As writers we are all curious about how other writers do it. Are there tricks of the trade I don’t know, are there secrets that would help me be a better writer, magical writing exercises, foolproof computer software?
Sabrina Garie, fellow contributor to The Milk of Female Kindness: an Anthology of Honest Motherhood kindly tagged me for this writing process blog tour which lets writers share the way they write. The intention? So we can all learn from each other. Click here to learn about how Sabrina writes.
On Monday April 14 please visit my fellow writers Julie Stock, Sharon Bonin-Pratt and Rachel Stirling to read about their writing habits.

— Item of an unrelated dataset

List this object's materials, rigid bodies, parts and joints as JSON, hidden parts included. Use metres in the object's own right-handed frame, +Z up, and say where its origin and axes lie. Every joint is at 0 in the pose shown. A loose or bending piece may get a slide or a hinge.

What am I working on at the moment?
At the moment I’m in a mad whirl of promotion for Ignoring Gravity, encouraging people to pre-order the book. I have a new type of crowd-funding publishing contract which involves getting 250 pre-orders from the public for my book to confirm publication in September 2014. So far I have taken 58 orders [23% of my target] only one week after it went on sale. But 250 still seems intimidating! Tomorrow in London is our major annual book exhibition, The London Book Fair [below] so I will be there, furiously networking and showing around my book trailer to anyone who will watch it. When I do eventually sit down to write again, I will go back to Connectedness. This is the sequel to Ignoring Gravity, which is half-written. I have plans for books three and four in the series too.
How does my work differ from others of its genre?
I’m not sure what genre my work fits into… general fiction is the catch-all, I guess. Certainly I am unaware of another character who, like Rose Haldane in Ignoring Gravity, is a detective of identity. Rose researches her own family history to uncover the secrets of her adoption; in Connectedness she does the same for a client, a controversial artist. Rose is a detective but has never solved a crime, interviewed a murderer or arrested a burglar. So this is definitely not crime fiction!
Why do I write what I do?
I never sat down and consciously started to write a particular type of novel. Writing to fit into a genre just doesn’t suit my style, I think I’d find it too restrictive and it would make my writing wooden. Rose came to me fully-formed one day in a sentence: “Rose Haldane thinks children should be served lightly grilled with a green salad.” From that, I started to tell her story. I’ve always been interested in identity, what makes us ‘us’ and so it seemed natural to take Rose on a journey through her own family history. The story evolved from there and Rose decided the direction it would take!
How does my writing process work?
I have a writing routine five days a week and hate weekdays when I am dragged away from my desk to do something non-writing-related! The discipline comes from my days as a journalist when I lived by constant deadlines. When I’m not writing I’m reading. I read for pleasure, though this does include reviewing new books for my blog. I’ve been lucky enough to review some great new books lately, and I learn about writing from them all.
Julie Stock started writing her debut romance novel From Here to Nashville just about a year ago. At the start of 2014 she was accepted on to the Romantic Novelists’ Association’s “New Writers’ Scheme” which gives her the opportunity to submit her finished manuscript for professional assessment by the end of August. She is now in the process of rewriting and editing FHTN in the hope of submitting early. The manuscript is currently with beta readers before she completes her my final edit. Meanwhile she started her second novel Seeking Approval during the 2013 National Novel Writing Month and this month, during Camp NaNoWriMo, is hoping to add another 25,000 words to the manuscript. She blogs every Monday on her website about the ups and downs of her new writing life and the path to becoming a published author one day.
Rachel Stirling is a writer and artist currently living in middle England. She works in the area of Literary Fiction and is currently taking time out to produce a collection of twelve short stories for publication later this year. Her artwork is classical in style and ranges from pencil drawing to oil painting. She is also a traditional dip pen & ink Illustrator. She holds a degree in Applied Human Psychology and is read widely as you can probably tell from her twitter feed @stirlingwriter. She is particularly interested in ancient cultures and philosophy. She enjoys literature in English, Italian, and French, and needs to write things down to remember that she’s done them.
Sharon Bonin-Pratt began her writing career the way so many others have done: by first doing everything else. Winning entries in grade school art, story, and essay contests convinced her to become a writer, but the real world intruded in adulthood and demanded she pay bills, raise kids, be a contributing member of the community. Ten years ago the writing muse, struggling to breathe in letters to friends and art articles, found its way to the surface. In a two-week period Shari wrote 60 pages of her first historical novel and didn’t stop for three years. By then a second book demanded paper – okay, computer space – and now the third is in final revision stage. Of course, final revision is two words with a long shadow and a little footprint. Some folk claim they will write when the floors get vacuumed, the family accounting completed, the new garden planted. Shari is proof that all those things can be successfully ignored but not the urge to write. Her fiction explores human relationships, revenge, rage, forgiveness, redemption, and all the labyrinthine quandaries that mess up otherwise perfect lives. She resides in Southern California with her husband who’s learned to vacuum but not to cook. And the garden needs help.